Fuente: Geneva Bible Notes
The Philippians and Paul, and all true believers, belong to a different camp, that of the true circumcision. Paul was referring to the circumcision of the heart that happens when a person trusts in Jesus Christ. The alternative is trusting in self and in rite-keeping for salvation (Rom 2:25-29; Col 2:11; Col 2:13; cf. Lev 26:41; Deu 10:16; Deu 30:6; Jer 4:4; Eze 44:7). The true circumcision refers to believers in the church, not that the church is the "new Israel." [Note: For refutation of the covenant view that the "true circumcision" refers to the church as the new Israel, see Robert L. Saucy, The Case for Progressive Dispensationalism, pp. 202-5.]
Paul used two Greek verbs that are very similar. Peritemnein means to circumcise, and katatemnein means to mutilate. Peritemnein describes the sacred sign and work of circumcision, but katatemnain, as in Lev 21:5, describes forbidden self-mutilation, such as castration and the like. So Paul says, You Jews think that you are circumcised, but really you are only mutilated. [Note: Barclay, p. 68.]
Paul used three terms to describe the false teachers (Php 3:2). He used three others to characterize the true circumcision. We worship (Gr. latreuein) God in the Spirit. The alternative is going through certain physical rituals (cf. Joh 4:23-24). Probably Paul meant that the Holy Spirit initiates worship with the result that love and service follow (cf. Joh 14:17). [Note: Hawthorne, p. 127.] Those who rely on rites and ceremonies to make themselves acceptable to God do not have the Spirit of God. They are not believers in the gospel.
Second, we glory in Christ Jesus. That is, we look to Him as the one who makes us acceptable to God rather than looking to works (cf. Jer 9:23-24; 1Co 1:31; 2Co 10:17). We focus on Him and find our satisfaction in Him because He is our Savior.
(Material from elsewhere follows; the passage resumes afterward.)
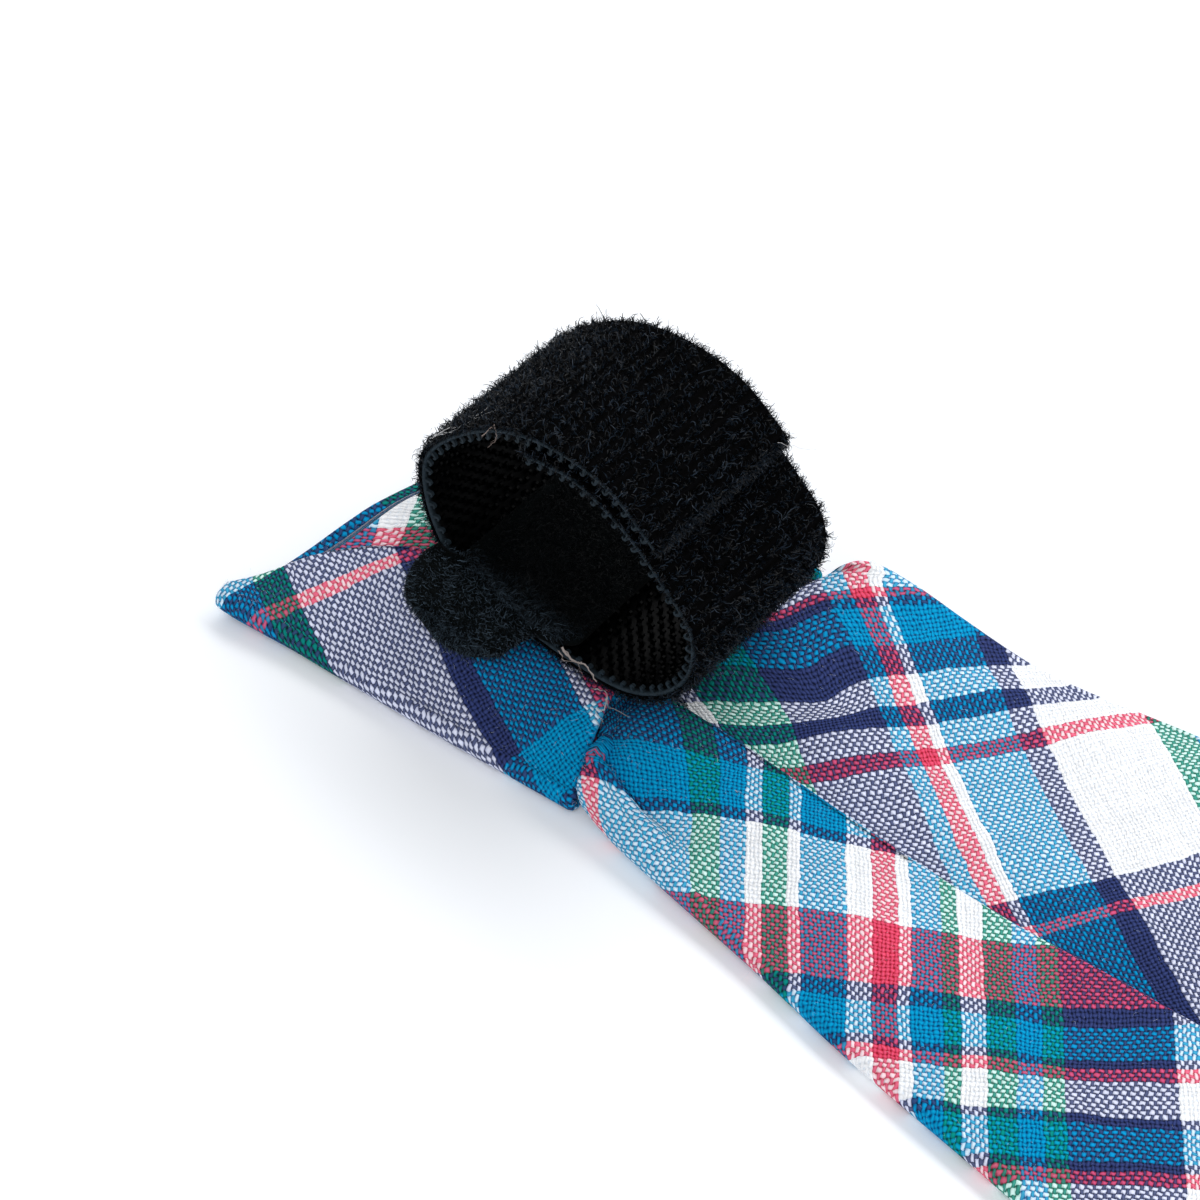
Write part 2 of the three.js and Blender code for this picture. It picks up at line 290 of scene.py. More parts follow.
def fold_arc(centre, radius, floor, angles, flat, zone):
    """Part of a fold round its centre, unrolled from the flat layer it meets at one angle."""
    away = 1 if zone == "front_fold" else -1
    points = []
    for angle in angles:
        turn = math.radians(angle)
        y = centre + radius * math.cos(turn)
        z = floor + radius * (1 + math.sin(turn))
        points.append((y, z, zone, centre + away * radius * (turn - math.radians(flat))))
    return points


def folded_section(s):
    """A folded tube's middle line as (y, z, zone, unrolled y), from the far flap's hidden
    end over the far fold, along the front and round the near fold to the near flap's edge.
    """
    floor = s["lift"] + CLOTH / 2
    near_radius = s["roll"] - CLOTH / 2
    far_radius = s["fold"] - CLOTH / 2
    near_y = s["roll"] - s["near"]
    far_y = s["far"] - s["fold"]
    line = []
    for y in with_edge(spread(s["seam"] - s["tuck"], far_y, FAR_STEPS), True):
        near_height = back_height(s, near_radius, y - near_y)
        under = s["step"] * (1 - ease(y, s["seam"], s["seam"] + LAP))
        open_height = min(back_height(s, far_radius, far_y - y), near_height)
        line.append((y, floor + max(open_height - under, LAYER), "far", y))
    line += fold_arc(far_y, far_radius, floor, spread(90, 0, ARC_STEPS)[1:], 90, "far_fold")
    line += fold_arc(far_y, far_radius, floor, spread(0, -90, ARC_STEPS)[1:-1], -90, "front_fold")
    line += [(y, floor, "front", y) for y in spread(far_y, near_y, FRONT_STEPS)]
    line += fold_arc(near_y, near_radius, floor, spread(-90, -180, ARC_STEPS)[1:], -90, "front_fold")
    line += fold_arc(near_y, near_radius, floor, spread(-180, -270, ARC_STEPS)[1:-1], -270, "near_fold")
    for y in with_edge(spread(near_y, s["seam"], NEAR_STEPS), False):
        line.append((y, floor + back_height(s, near_radius, y - near_y), "near", y))
    return line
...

Third, we put no confidence in the flesh to make us acceptable to God. The New Testament writers used the term "flesh" (Gr. sarx) in one literal and in two metaphorical senses. Literally it refers to our bodies (Luk 24:39; et al.). Figuratively it refers to all that we were in Adam (before our salvation; Rom 7:5; Rom 8:9; et al.) and to our human nature (cf. Gal 2:20; Gal 5:17; et al.). Here Paul probably meant our human nature, what we can do without divine enablement, naturally. We do not have confidence that anything we do to our bodies, or anything we do, will make us acceptable to God but realize that trusting in Jesus Christ is what is necessary. We have no confidence in what we are by nature to make us acceptable to God. We understand that we cannot save ourselves, and we acknowledge that God must save us.